The obedience and humility of the first apostles were meant to teach us not just that we have to embrace the Gospel, but also recognize that ultimate authority and salvation in full derives from Jesus Christ. Paul and the other apostles were given the leadership of the Church on Earth, but the apostles are never greater than Christ. On the other hand, by embracing Christ as Savior, no man is in the end higher or lower than another in the Kingdom of Heaven. Paul’s writings to the churches in Scripture emphasize this — subtly at times, when he greets all with “brothers and sisters” to show equality in the kingdom, and more directly at times when he scolds the Corinthians for turning the “love feast” of the Eucharist into another opportunity to stratify people into classes.

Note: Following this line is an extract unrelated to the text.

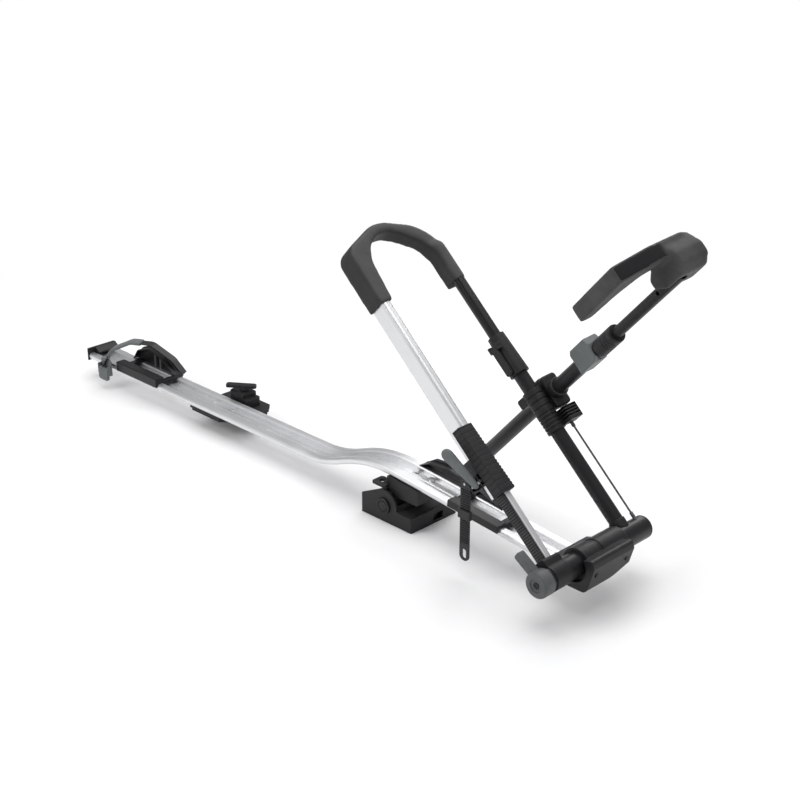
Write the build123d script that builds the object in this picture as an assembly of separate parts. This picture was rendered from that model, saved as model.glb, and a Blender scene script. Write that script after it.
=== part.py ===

The message of Christ is clear. Repent, and even the lowly — including those who must spend almost all of their time finding food and shelter — will have an equal share and equal standing in salvation. Instead of striving for false authority, we need to recognize our own sinfulness and equality in the lowly status of humanity, and then seek to lift our brothers and sisters to salvation as well.